Der Blick auf die Lehrenden ist dabei durch die religionspädagogische Wahrnehmung des Professionsdiskurses geschärft und gleichzeitig erweitert (→ Professionsforschung
4. Interaktionen zwischen Lernenden und Lehrenden – Konsequenzen für die Gestaltung religiöser Lehr- und Lernprozesse
Im Sinn der Subjektorientierung liegt es nahe, religiöse Lernprozesse nicht katechetisch als Vermittlung von Inhalten anzulegen, sondern von Anfang an auf die Lebensrelevanz religiöser Gehalte zu zielen (Pohl-Patalong, 2014). Das Lehren von Religion muss deutlich machen, dass und inwiefern es für die lernenden Subjekte einen Unterschied für das Leben und/oder das Lebensgefühl macht, einer religiösen bzw. christlichen Weltanschauung zu folgen und sein Leben von dieser prägen zu lassen. Dies nötigt zu einem konstruktiven Umgang mit der vor allem im religionspädagogischen Kontext von Lernenden nicht selten provokativ formulierten Frage: Und was bringt mir das?

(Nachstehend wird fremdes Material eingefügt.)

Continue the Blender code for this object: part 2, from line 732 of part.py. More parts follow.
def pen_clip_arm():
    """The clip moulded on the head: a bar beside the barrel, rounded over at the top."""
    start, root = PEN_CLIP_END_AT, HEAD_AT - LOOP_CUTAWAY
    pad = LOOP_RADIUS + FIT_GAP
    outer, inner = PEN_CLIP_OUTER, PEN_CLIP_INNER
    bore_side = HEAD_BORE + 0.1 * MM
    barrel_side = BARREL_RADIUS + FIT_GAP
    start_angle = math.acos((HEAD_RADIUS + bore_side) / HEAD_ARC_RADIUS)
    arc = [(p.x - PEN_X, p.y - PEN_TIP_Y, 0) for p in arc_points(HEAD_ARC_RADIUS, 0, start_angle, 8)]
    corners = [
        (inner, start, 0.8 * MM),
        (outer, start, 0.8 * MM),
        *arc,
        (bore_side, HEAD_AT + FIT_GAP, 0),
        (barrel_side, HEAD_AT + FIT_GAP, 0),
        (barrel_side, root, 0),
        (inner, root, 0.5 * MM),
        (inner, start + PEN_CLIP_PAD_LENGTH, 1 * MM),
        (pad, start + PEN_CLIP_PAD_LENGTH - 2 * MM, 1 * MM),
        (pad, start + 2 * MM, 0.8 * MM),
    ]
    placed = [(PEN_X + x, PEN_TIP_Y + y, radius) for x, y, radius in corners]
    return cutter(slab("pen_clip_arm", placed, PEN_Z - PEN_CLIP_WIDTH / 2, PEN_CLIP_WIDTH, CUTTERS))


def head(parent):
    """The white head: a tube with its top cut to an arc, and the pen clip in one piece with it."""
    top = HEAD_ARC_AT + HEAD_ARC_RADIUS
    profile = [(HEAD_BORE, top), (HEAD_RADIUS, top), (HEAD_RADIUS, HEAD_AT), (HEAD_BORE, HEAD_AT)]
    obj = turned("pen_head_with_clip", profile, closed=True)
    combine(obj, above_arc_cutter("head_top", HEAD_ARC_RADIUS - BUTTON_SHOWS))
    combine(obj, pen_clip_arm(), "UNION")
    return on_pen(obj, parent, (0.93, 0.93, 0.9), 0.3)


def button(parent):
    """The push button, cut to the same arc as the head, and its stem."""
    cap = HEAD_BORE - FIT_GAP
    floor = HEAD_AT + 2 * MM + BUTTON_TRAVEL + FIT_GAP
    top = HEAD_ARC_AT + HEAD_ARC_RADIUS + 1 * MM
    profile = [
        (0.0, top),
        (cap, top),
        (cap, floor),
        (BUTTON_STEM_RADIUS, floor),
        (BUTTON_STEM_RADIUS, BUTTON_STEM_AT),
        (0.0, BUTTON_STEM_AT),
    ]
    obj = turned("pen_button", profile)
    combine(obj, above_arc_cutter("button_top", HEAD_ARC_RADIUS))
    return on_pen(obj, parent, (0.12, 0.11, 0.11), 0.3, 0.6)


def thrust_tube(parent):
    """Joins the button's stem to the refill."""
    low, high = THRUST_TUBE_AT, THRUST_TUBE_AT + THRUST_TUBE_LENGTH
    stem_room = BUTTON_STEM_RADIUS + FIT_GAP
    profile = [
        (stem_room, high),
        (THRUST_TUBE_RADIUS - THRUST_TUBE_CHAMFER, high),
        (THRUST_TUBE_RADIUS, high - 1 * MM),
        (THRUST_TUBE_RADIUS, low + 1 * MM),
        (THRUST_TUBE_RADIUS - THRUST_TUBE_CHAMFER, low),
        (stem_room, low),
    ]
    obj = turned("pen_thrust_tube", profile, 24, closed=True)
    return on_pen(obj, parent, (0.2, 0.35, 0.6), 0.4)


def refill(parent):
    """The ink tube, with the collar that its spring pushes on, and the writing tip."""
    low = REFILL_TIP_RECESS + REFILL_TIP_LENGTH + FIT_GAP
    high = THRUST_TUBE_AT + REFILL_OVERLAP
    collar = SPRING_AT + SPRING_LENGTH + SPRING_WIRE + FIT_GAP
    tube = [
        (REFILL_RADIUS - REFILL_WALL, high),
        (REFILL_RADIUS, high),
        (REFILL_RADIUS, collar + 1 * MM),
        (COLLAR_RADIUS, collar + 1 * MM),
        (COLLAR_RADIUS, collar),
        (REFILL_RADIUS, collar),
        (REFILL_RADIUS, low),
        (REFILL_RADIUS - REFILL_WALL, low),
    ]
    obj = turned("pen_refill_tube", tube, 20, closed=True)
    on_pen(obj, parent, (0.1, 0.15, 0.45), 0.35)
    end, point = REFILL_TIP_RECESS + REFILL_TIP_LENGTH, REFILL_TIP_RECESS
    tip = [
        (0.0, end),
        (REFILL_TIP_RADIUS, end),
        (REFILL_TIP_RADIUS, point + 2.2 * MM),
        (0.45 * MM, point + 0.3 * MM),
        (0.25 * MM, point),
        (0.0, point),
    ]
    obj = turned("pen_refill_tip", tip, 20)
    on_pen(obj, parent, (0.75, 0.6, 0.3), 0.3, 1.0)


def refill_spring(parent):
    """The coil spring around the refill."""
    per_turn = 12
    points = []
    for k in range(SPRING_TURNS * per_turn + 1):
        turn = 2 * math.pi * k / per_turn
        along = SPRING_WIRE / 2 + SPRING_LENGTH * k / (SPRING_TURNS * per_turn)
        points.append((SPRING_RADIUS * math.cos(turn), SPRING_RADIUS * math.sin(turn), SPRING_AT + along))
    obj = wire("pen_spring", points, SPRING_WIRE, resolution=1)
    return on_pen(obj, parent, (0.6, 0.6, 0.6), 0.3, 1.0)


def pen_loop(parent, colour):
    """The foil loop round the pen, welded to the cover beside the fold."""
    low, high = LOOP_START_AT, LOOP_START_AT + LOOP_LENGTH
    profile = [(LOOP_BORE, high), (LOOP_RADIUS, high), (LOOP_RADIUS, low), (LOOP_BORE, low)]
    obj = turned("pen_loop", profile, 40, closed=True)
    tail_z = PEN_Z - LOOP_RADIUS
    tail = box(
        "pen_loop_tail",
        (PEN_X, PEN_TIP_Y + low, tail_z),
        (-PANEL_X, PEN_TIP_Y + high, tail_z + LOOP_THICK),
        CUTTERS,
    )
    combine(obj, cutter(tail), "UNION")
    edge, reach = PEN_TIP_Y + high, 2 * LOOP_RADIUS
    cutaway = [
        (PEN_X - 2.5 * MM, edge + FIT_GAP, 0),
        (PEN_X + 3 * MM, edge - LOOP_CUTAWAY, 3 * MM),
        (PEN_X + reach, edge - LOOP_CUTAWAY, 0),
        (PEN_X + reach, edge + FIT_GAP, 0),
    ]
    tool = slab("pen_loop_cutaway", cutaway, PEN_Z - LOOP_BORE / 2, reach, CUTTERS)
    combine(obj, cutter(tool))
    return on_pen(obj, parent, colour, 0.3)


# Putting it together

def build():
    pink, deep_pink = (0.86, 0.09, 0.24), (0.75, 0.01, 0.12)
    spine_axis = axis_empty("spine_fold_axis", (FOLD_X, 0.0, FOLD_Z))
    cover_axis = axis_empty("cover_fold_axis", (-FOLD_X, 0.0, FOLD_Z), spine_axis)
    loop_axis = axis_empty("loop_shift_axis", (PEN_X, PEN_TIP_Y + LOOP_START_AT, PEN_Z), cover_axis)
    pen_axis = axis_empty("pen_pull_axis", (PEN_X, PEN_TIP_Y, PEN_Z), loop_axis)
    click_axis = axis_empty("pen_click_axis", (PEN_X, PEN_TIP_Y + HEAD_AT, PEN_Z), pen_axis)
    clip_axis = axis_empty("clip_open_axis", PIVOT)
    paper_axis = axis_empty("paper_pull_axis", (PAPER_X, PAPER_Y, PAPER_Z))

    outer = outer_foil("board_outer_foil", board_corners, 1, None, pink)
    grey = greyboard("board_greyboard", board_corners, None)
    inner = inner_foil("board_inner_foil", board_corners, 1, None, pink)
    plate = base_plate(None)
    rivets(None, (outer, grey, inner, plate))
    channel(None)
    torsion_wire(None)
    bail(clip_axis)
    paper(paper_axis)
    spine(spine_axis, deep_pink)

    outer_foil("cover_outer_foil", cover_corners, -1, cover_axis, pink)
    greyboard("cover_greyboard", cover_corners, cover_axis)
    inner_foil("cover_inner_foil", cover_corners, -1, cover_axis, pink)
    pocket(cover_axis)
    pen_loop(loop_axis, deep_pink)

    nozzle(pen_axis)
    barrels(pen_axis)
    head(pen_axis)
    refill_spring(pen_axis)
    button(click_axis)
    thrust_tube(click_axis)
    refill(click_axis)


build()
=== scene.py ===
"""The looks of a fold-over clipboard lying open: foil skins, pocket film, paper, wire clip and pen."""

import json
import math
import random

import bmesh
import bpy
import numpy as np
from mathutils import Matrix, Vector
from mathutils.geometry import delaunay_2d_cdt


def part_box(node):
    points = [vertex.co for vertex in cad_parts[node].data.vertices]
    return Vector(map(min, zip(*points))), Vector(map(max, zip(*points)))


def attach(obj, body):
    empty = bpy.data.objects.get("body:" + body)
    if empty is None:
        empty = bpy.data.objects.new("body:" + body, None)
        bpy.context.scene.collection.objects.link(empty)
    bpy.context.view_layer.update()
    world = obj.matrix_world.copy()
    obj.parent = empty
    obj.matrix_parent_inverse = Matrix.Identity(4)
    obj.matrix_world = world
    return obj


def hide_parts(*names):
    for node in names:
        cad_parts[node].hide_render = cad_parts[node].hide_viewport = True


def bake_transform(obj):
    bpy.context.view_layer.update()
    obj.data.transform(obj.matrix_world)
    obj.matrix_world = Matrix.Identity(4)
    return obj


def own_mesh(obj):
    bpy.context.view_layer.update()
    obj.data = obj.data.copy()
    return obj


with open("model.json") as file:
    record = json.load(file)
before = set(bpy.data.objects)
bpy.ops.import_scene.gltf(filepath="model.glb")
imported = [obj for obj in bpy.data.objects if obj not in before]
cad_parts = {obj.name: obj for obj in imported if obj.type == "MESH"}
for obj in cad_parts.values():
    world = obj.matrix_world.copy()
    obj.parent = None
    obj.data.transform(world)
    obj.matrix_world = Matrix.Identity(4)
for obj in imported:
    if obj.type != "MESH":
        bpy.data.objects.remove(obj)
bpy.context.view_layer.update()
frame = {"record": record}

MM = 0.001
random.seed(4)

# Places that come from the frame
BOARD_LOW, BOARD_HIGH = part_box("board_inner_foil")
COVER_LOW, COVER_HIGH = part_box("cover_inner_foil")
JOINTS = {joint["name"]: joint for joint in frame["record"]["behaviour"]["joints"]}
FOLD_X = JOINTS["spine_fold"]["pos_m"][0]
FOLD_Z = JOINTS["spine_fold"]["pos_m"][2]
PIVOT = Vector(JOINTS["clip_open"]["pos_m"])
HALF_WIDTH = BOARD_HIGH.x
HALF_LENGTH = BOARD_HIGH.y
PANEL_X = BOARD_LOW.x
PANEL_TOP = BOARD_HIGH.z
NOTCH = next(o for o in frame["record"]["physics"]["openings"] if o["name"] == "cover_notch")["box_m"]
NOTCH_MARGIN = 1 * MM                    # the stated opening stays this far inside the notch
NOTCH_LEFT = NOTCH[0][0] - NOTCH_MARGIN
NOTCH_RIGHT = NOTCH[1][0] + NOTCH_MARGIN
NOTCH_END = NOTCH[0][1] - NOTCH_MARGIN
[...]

Darin liegt die Chance, provoziert durch den Charakter gegenwärtiger Religiosität theologisch nach der Lebensrelevanz und durchaus auch Lebensdienlichkeit der christlichen Tradition und des christlichen Glaubens zu fragen.

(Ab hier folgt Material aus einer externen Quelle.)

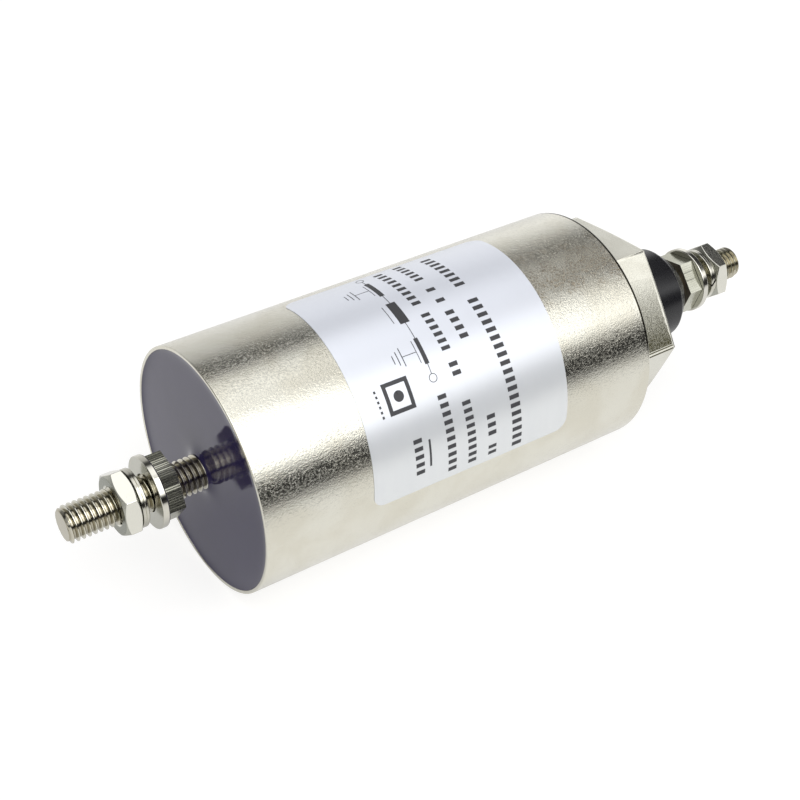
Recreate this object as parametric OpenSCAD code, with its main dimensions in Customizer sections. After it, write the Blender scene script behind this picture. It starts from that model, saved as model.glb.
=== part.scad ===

Diese kann in der Spätmoderne allerdings nicht von den Lehrenden nur postuliert oder behauptet werden, sondern muss für die Lernenden nachvollziehbar und erlebbar sein. Dies bildet eine besondere Herausforderung für den Protestantismus, dessen Verkündigung spätestens seit der Aufklärung vorrangig auf rationale Einsicht auf der Basis schlüssiger Argumentation zielte. Diese Ausrichtung ist auch heute nicht zu verabschieden, aber eine Konzentration darauf wäre fatal: Menschen werden in der Spätmoderne von der Relevanz religiöser Gehalte nicht vorrangig argumentativ überzeugt, sondern emotional im Modus des Erlebens. Hermeneutisch reflektiert wird diese Ausrichtung vor allem in der Performativen Religionsdidaktik, die Religion als Erfahrungsgegenstand inszeniert (z.B. Klie/Leonhard, 2008; Mendl, 2013) oder im Bibliolog, der mit einer Identifikation biblischer Gestalten auf eine Entdeckung biblischer Texte von innen zielt (Pohl-Patalong, 2013).

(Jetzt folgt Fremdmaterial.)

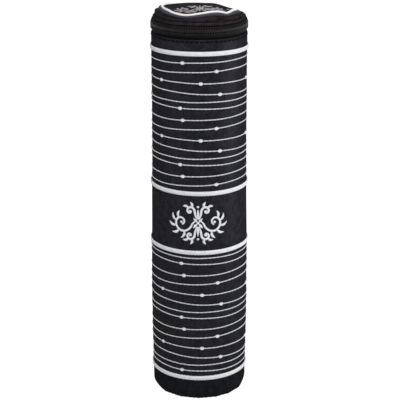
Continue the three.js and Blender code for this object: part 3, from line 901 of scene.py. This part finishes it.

Während die traditionellen Wege der religiösen Lehre überwiegend auf eine Übersetzung der Texte für die Gegenwart zielt, die durch Predigt und Katechese geleistet wird (mit Formulierungen wie Und was bedeutet das für uns heute?), setzt diese Richtung auf eine zwar gestaltete, aber unmittelbarere Begegnung zwischen Texten und Menschen des 21. Jahrhunderts. Leitend dabei ist eine „Hermeneutik des Zutrauens“ (Pohl-Patalong, 2013, 89-91) in einem mehrfachen Sinn: Gegenüber der Tradition, insofern sie ihr zutraut, sich bei aller historischen Distanz über Zeit und kulturellen Raum hinweg als heilsam und lebensdienlich für Menschen zu erweisen; gegenüber den lernenden Subjekten, insofern sie ihnen zutraut, sich auf diese Begegnung einzulassen und diese aktiv selbst mitgestalten, „indem sie sich mit seinen Deutungsangeboten auseinandersetzen, Fragen stellen und eigene Antwortversuche finden und reflektieren“ (Eisenhardt, 2021, 290) sowie gegenüber den Lehrkräften, indem sie ihnen zutraut, „sowohl die Lerngruppe als auch das Thema im Blick zu haben, beide als gleichberechtigte Dialogpartner*innen ernst zu nehmen und entsprechende Impulse bereitzustellen, um deren Begegnung zu fördern“ (Eisenhardt, 2021, 293). Wichtig ist dabei ist die gemeinsame didaktische Aktivität von Lehrenden und Lernenden. Nicht allein die Lehrkraft ist für den didaktischen Prozess verantwortlich. „Sie schafft zwar den entsprechenden Rahmen und steht den Schüler*innen als begleitende Expertin zur Seite, sie lässt den Schüler*innen aber auch genügend Freiraum, den sie […] mit ihren eigenen Ideen und Gedanken füllen. Indem die Schüler*innen aufeinander Bezug nehmen, eigene Deutungen entwickeln und mit anderen konfrontiert werden, lernen sie, sich selbst zu hinterfragen und weiterzuentwickeln. Auf diese Weise wird auch im Prozess Wissen vermittelt und aus verschiedenen Perspektiven heraus reflektiert.“ (Eisenhardt, 2021, 293). Dies gilt auch und vielleicht besonders in der religiösen Heterogenität, wie die zitierte Untersuchung des Theologisierens mit religionsfernen Jugendlichen zeigt.
Insofern sind die Rollen von Lernenden und Lehrenden in jedem religiösen Lernprozess vielschichtig und damit auch herausfordernd, bieten aber gerade in dieser Vielschichtigkeit besondere Chancen und eine besondere Qualität.